Aunque un servidor tenga muy presente aquello de que la felicidad pasa por quererse a uno mismo, hay mucha gente que no lo tiene tan claro y, en vez de pasar por este mundo con la mayor de las alegrías, viven amargados por culpa de sus propios complejos, esos que nos acompañan desde la cuna. El ir suavizándolos o agudizándolos, depende más de uno que de los demás (no nos olvidemos que al resto les importan bien poco y que, simplemente, son un mal menor con el que pueden jugar a su antojo).
Quizá los cánones tengan mucho que ver en esto de la perfección (algo que nunca me he creído por mucho que la televisión, el cine o las revistas se empeñen), pero la capacidad para decidir si la imperfección es lo único realmente maravilloso que envuelve a esta especie humana, reside en nosotros, unos dioses quiméricos atestados de diferencias y a los que ser feos o guapos, simpáticos o antipáticos, gordos o flacos, rubios o morenos, condiciona directa o indirectamente en su vida diaria.

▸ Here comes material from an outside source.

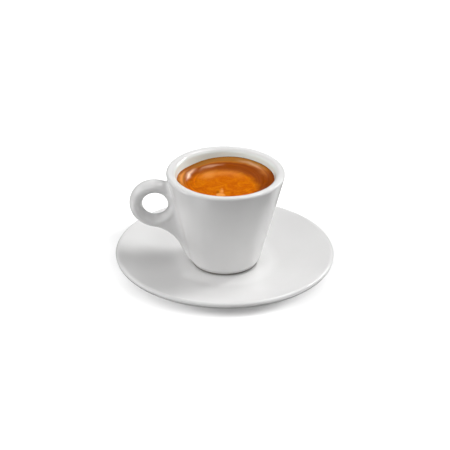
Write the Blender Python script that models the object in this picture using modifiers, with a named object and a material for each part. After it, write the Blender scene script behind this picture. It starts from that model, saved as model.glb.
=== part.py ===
"""An espresso in a thick porcelain cup with a ring handle, standing on its round saucer.

Metres, +Z up. The origin is the middle of the saucer's foot, on the axis that the saucer,
the cup and the drink are all turned about. The handle points to -X, so the whole object is
its own mirror image in the XZ plane.
"""
import math

import bmesh
import bpy

MM = 0.001

GAP = 0.3 * MM              # between pieces that rest on or fill each other
TURN_STEPS = 72             # facets round every turned piece

# Saucer: 120 mm across, a flat well for the cup and a straight flange up to a rounded lip
SAUCER_RADIUS = 60.0 * MM
SAUCER_LIP_ROUNDING = 1.6 * MM
SAUCER_LIP_HEIGHT = 12.0 * MM
WELL_HEIGHT = 7.0 * MM
WELL_RADIUS = 28.6 * MM
FLANGE_INNER_RADIUS = 32.6 * MM
FLANGE_INNER_HEIGHT = 7.9 * MM
SAUCER_THICKNESS = 3.8 * MM
SAUCER_FOOT_RADIUS = 34.6 * MM
SAUCER_FOOT_WIDTH = 2.8 * MM
SAUCER_FOOT_EDGE = 0.5 * MM

# Cup: a straight cone of thick porcelain on a low foot ring
CUP_TOP = 61.5 * MM         # the lip's top, above the saucer's foot
CUP_RADIUS = 32.0 * MM
CUP_TAPER = 0.252           # outward run for each unit of height
CUP_FOOT_HEIGHT = 1.8 * MM
CUP_FOOT_RADIUS = 18.6 * MM
CUP_FOOT_WIDTH = 2.2 * MM
CUP_EDGE_ROUNDING = 1.5 * MM
CUP_FLOOR_THICKNESS = 4.2 * MM
LIP_ROUNDING = 1.7 * MM
LIP_INNER_RUN = 3.0 * MM
LIP_INNER_DROP = 3.6 * MM
CAVITY_ROUNDING = 6.0 * MM

# Drink: filled to 4.5 mm below the top of the lip
DRINK_LEVEL = 57.0 * MM
CAVITY_RADIUS_AT_LEVEL = 27.0 * MM

# Handle: a ring of oval section, and a fin that runs from it down the cup to the foot
RING_CENTRE_X = -38.4 * MM
RING_CENTRE_Z = 42.0 * MM
RING_RADIUS = 10.2 * MM
RING_HALF_THICKNESS = 3.2 * MM
RING_HALF_WIDTH = 4.9 * MM
FIN_HALF_WIDTH = 4.2 * MM
FIN_EDGE_ROUNDING = 2.6 * MM
FIN_ARC_CENTRE_X = -45.0 * MM
FIN_ARC_CENTRE_Z = 6.1 * MM
FIN_ARC_END_Z = 16.0 * MM
FIN_TOE_X = -21.6 * MM
FIN_TOE_Z = 10.4 * MM
FIN_BURIAL = 2.0 * MM       # how far the fin reaches into the cup's wall

WALL_ANGLE = math.degrees(math.atan(CUP_TAPER))
CUP_SEAT = WELL_HEIGHT + GAP


def clear_scene():
    for item in list(bpy.data.objects):
        bpy.data.objects.remove(item)


def make_collection(name):
    group = bpy.data.collections.new(name)
    bpy.context.scene.collection.children.link(group)
    return group


def make_material(name, colour, roughness, coat):
    """A Principled material of one linear colour, with a clear coat where it is glazed."""
    material = bpy.data.materials.new(name)
    material.use_nodes = True
    shader = material.node_tree.nodes["Principled BSDF"]
    shader.inputs["Base Color"].default_value = (*colour, 1.0)
    shader.inputs["Roughness"].default_value = roughness
    shader.inputs["Metallic"].default_value = 0.0
    shader.inputs["Coat Weight"].default_value = coat
    material.diffuse_color = (*colour, 1.0)
    return material


def arc(centre, radii, start, end, count):
    """Points along an oval's arc, from one angle to another in degrees, ends included."""
    points = []
    for i in range(count + 1):
        angle = math.radians(start + (end - start) * i / count)
        points.append((centre[0] + radii[0] * math.cos(angle), centre[1] + radii[1] * math.sin(angle)))
    return points


def outer_radius(height):
    """The cup's straight outer wall, as a radius at a height."""
    return CUP_RADIUS - CUP_TAPER * (CUP_TOP - LIP_ROUNDING - height)


def cavity_radius(height, clearance):
    """The cup's straight inner wall, drawn in by a clearance measured square to it."""
    wall = CAVITY_RADIUS_AT_LEVEL - CUP_TAPER * (DRINK_LEVEL - height)
    return wall - clearance / math.cos(math.radians(WALL_ANGLE))


def cavity_bottom(clearance):
    """The rounded bottom of the cavity, from its flat floor up to its wall."""
    rounding = CAVITY_ROUNDING - clearance
    centre_height = CUP_SEAT + CUP_FOOT_HEIGHT + CUP_FLOOR_THICKNESS + CAVITY_ROUNDING
    centre_radius = cavity_radius(centre_height, clearance)
    centre_radius -= rounding / math.cos(math.radians(WALL_ANGLE))
    return arc((centre_radius, centre_height), (rounding, rounding), -90.0, -WALL_ANGLE, 5)


def turn(name, profile, group, closed=False, steps=TURN_STEPS):
    """A piece turned about Z from a (radius, height) profile that runs down its outer side.

    An open profile starts and ends on the axis, and a closed one is the section of a ring.
    """
    mesh = bpy.data.meshes.new(name)
    edges = [(i, i + 1) for i in range(len(profile) - 1)]
    if closed:
        edges.append((len(profile) - 1, 0))
    mesh.from_pydata([(radius, 0.0, height) for radius, height in profile], edges, [])
    piece = bpy.data.objects.new(name, mesh)
    group.objects.link(piece)
    screw = piece.modifiers.new("turned", "SCREW")
    screw.axis = "Z"
    screw.steps = steps
    screw.render_steps = steps
    screw.use_merge_vertices = True
    screw.merge_threshold = 0.00001
    screw.use_smooth_shade = True
    return piece


def saucer_profile():
    """Well, step, flange and lip on top, then the sloping underside and the foot ring."""
    lip = (SAUCER_RADIUS - SAUCER_LIP_ROUNDING, SAUCER_LIP_HEIGHT)
    flange = (FLANGE_INNER_RADIUS, FLANGE_INNER_HEIGHT)
    underside = WELL_HEIGHT - SAUCER_THICKNESS
    shoulder = (SAUCER_FOOT_RADIUS + 2.0 * SAUCER_FOOT_EDGE, underside + SAUCER_FOOT_EDGE)
    foot_inner = SAUCER_FOOT_RADIUS - SAUCER_FOOT_WIDTH
    top_slope = math.atan2(lip[1] + SAUCER_LIP_ROUNDING - flange[1], lip[0] - flange[0])
    under_slope = math.atan2(lip[1] - SAUCER_LIP_ROUNDING - shoulder[1], lip[0] - shoulder[0])
    rounding = (SAUCER_LIP_ROUNDING, SAUCER_LIP_ROUNDING)
    lip_arc = arc(lip, rounding, 90.0 + math.degrees(top_slope), math.degrees(under_slope) - 90.0, 8)
    step_middle = ((WELL_RADIUS + flange[0]) / 2.0, WELL_HEIGHT + (flange[1] - WELL_HEIGHT) / 3.0)
    return [
        (0.0, WELL_HEIGHT), (WELL_RADIUS, WELL_HEIGHT), step_middle, flange,
        *lip_arc,
        shoulder,
        (SAUCER_FOOT_RADIUS, underside - SAUCER_FOOT_EDGE),
        (SAUCER_FOOT_RADIUS, SAUCER_FOOT_EDGE),
        (SAUCER_FOOT_RADIUS - SAUCER_FOOT_EDGE, 0.0),
        (foot_inner + SAUCER_FOOT_EDGE, 0.0),
        (foot_inner, SAUCER_FOOT_EDGE),
        (foot_inner - SAUCER_FOOT_EDGE, underside),
        (0.0, underside),
    ]


def cup_profile():
    """Cavity floor and wall, the lip over the top, then the outer cone down to the foot."""
    lip = (CUP_RADIUS - LIP_ROUNDING, CUP_TOP - LIP_ROUNDING)
    inner_lip = (lip[0], CUP_TOP - LIP_INNER_DROP)
    bottom = CUP_SEAT + CUP_FOOT_HEIGHT
    edge_height = bottom + CUP_EDGE_ROUNDING
    edge_radius = outer_radius(edge_height) - CUP_EDGE_ROUNDING / math.cos(math.radians(WALL_ANGLE))
    edge = arc((edge_radius, edge_height), (CUP_EDGE_ROUNDING, CUP_EDGE_ROUNDING), -WALL_ANGLE, -80.0, 3)
    foot_inner = CUP_FOOT_RADIUS - CUP_FOOT_WIDTH
    return [
        (0.0, bottom + CUP_FLOOR_THICKNESS),
        *cavity_bottom(0.0),
        *arc(inner_lip, (LIP_INNER_RUN, LIP_INNER_DROP), 170.0, 90.0, 6),
        *arc(lip, (LIP_ROUNDING, LIP_ROUNDING), 60.0, -WALL_ANGLE, 3),
        *edge,
        (CUP_FOOT_RADIUS, bottom),
        (CUP_FOOT_RADIUS - 0.2 * MM, CUP_SEAT),
        (foot_inner, CUP_SEAT),
        (foot_inner - 0.6 * MM, bottom - 0.3 * MM),
        (0.0, bottom - 0.3 * MM),
    ]


def drink_profile():
    """A flat surface at the drink's level, then the cavity's own wall and bottom, one gap in."""
    floor = CUP_SEAT + CUP_FOOT_HEIGHT + CUP_FLOOR_THICKNESS + GAP
    wall_and_bottom = list(reversed(cavity_bottom(GAP)))
    return [
        (0.0, DRINK_LEVEL),
        (cavity_radius(DRINK_LEVEL, GAP), DRINK_LEVEL),
        *wall_and_bottom,
        (0.0, floor),
    ]


def fin_outline():
    """The fin's outline in (x, z): round the ring's middle, down inside the wall, out to the
    toe, and back up a hollow arc that leaves the ring's outside without a corner."""
    ring = (RING_CENTRE_X, RING_CENTRE_Z)
    arc_centre = (FIN_ARC_CENTRE_X, FIN_ARC_CENTRE_Z)
    between = math.dist(ring, arc_centre)
    arc_radius = between - RING_RADIUS - RING_HALF_THICKNESS
    touch = math.degrees(math.atan2(ring[1] - arc_centre[1], ring[0] - arc_centre[0]))
    arc_end = math.degrees(math.asin((FIN_ARC_END_Z - FIN_ARC_CENTRE_Z) / arc_radius))
    top_z = RING_CENTRE_Z + 0.5 * RING_RADIUS
    inside = [
        (FIN_BURIAL - outer_radius(height), height)
        for height in (top_z, RING_CENTRE_Z, FIN_TOE_Z)
    ]
    return [
        *arc(ring, (RING_RADIUS, RING_RADIUS), touch - 180.0, 30.0, 8),
        *inside,
        (FIN_TOE_X, FIN_TOE_Z),
        *arc(arc_centre, (arc_radius, arc_radius), arc_end, touch, 8),
    ]


def make_fin(group):
    """The fin as a flat plate of its outline with rounded edges."""
    outline = fin_outline()
    curve = bpy.data.curves.new("fin", "CURVE")
    curve.dimensions = "2D"
    curve.fill_mode = "BOTH"
    curve.extrude = FIN_HALF_WIDTH
    spline = curve.splines.new("POLY")
    spline.points.add(len(outline) - 1)
    for point, (x, z) in zip(spline.points, outline):
        point.co = (x, z, 0.0, 1.0)
    spline.use_cyclic_u = True
    plate = bpy.data.objects.new("fin_curve", curve)
    plate.rotation_euler = (math.radians(90.0), 0.0, 0.0)
    group.objects.link(plate)
    bpy.context.view_layer.update()
    evaluated = plate.evaluated_get(bpy.context.evaluated_depsgraph_get())
    mesh = bpy.data.meshes.new_from_object(evaluated)
    caps = bmesh.new()
    caps.from_mesh(mesh)
    bmesh.ops.remove_doubles(caps, verts=caps.verts, dist=0.00001)
    bmesh.ops.dissolve_limit(caps, angle_limit=0.001, verts=caps.verts, edges=caps.edges)
    caps.to_mesh(mesh)
    caps.free()
    fin = bpy.data.objects.new("fin", mesh)
    fin.matrix_world = plate.matrix_world.copy()
    group.objects.link(fin)
    bpy.data.objects.remove(plate)
    rounded = fin.modifiers.new("rounded edges", "BEVEL")
    rounded.width = FIN_EDGE_ROUNDING
    rounded.segments = 3
    rounded.limit_method = "ANGLE"
    rounded.angle_limit = math.radians(50.0)
    return fin


def make_ring(group):
    """The handle's ring: an oval section turned about an axis square to the handle."""
    section = arc((RING_RADIUS, 0.0), (RING_HALF_THICKNESS, RING_HALF_WIDTH), 90.0, -270.0, 14)
    ring = turn("ring", section[:-1], group, closed=True, steps=40)
    ring.rotation_euler = (math.radians(90.0), 0.0, 0.0)
    ring.location = (RING_CENTRE_X, 0.0, RING_CENTRE_Z)
    return ring


def fuse(piece, addition):
    """Joins an addition to a piece, and keeps the addition only as a guide."""
    union = piece.modifiers.new("with " + addition.name, "BOOLEAN")
    union.operation = "UNION"
    union.solver = "EXACT"
    union.object = addition
    addition.hide_render = True
    addition.display_type = "WIRE"


def finish(piece, material):
    piece.data.materials.append(material)
    return piece


def build():
    clear_scene()
    parts = make_collection("espresso_shot")
    guides = make_collection("handle_guides")
    porcelain = make_material("glazed white porcelain", (0.86, 0.86, 0.85), 0.12, 0.6)
    crema = make_material("crema", (0.46, 0.14, 0.012), 0.35, 0.0)

    finish(turn("saucer", saucer_profile(), parts), porcelain)
    cup = finish(turn("cup", cup_profile(), parts), porcelain)
    fuse(cup, make_ring(guides))
    fuse(cup, make_fin(guides))
    finish(turn("espresso", drink_profile(), parts), crema)


build()
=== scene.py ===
"""A single espresso with its crema, in a thick white porcelain cup on its round saucer."""
import math

import bpy
import numpy as np
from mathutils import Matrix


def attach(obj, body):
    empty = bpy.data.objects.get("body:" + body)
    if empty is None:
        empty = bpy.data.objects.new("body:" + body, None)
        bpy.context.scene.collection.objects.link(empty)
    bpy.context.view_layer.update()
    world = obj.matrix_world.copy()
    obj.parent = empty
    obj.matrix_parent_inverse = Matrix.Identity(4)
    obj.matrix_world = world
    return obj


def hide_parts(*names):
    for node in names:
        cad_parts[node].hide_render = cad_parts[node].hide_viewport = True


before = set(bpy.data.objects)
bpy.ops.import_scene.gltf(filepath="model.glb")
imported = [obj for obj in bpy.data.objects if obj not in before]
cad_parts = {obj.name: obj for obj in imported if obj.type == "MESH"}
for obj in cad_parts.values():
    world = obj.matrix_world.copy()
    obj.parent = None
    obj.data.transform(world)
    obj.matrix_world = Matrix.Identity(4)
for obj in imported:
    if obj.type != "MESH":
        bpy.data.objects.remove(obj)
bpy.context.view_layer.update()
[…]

Según la psicología (esa ciencia que sabe solucionarlo todo y no arregla nada), la mayor parte de los acomplejados pasan por un proceso bastante similar que integra las mofas de los iguales en edad infantil, la vergüenza de la víctima, la aproximación a otros con similares problemas y el crecimiento personal a lo largo del tiempo. Además, todos ellos son fácilmente reconocibles: son amables y tienen buenas maneras pero erizan el vello ante la mínima sospecha de agravio, se ponen a la defensiva, hacen personal lo impersonal, sienten envidias familiares y se rodean de acérrimos aduladores. En ciertos casos (yo diría la mayoría) también deberíamos incluir la venganza, ese medio terapeútico tan humano que desbarata más que arregla, pero que en muchas ocasiones es lo único que nos queda. Si no me creen les podría citar una veintena de casos bien conocidos (seguro que también ustedes tienen algún caso cercano) donde estos seres acomplejados han tomado la justicia por bandera y han escarmentado a los que otrora eran verdugos, cómplices o, simplemente, se parecían a estos.
Por una vez intenten hacerme caso y preocúpense por deshacerse de los lastres personales, de hacer caso omiso a las opiniones ajenas, de limpiar el odio que ha ido acumulándose en su interior, de aferrarse a los corazones que les ofrecen su mano…, o por el contrario, se convertirán en otros de esos seres grises y malhumorados que se han olvidado de mirar al frente con una sonrisa despreocupada.


Y si mi consejo no les basta y necesitan alguna otra evidencia de estas razones, echen un vistazo a Por qué la señora G. se volvió tan gruñona, un libro ilustrado de Sonja Bougaeva (Editorial Takatuka) que les dará buena cuenta de que los complejos innecesarios, como las dagas, tienen un doble filo: aquel con el que nos hieren los demás y aquel con el que nosotros nos herimos.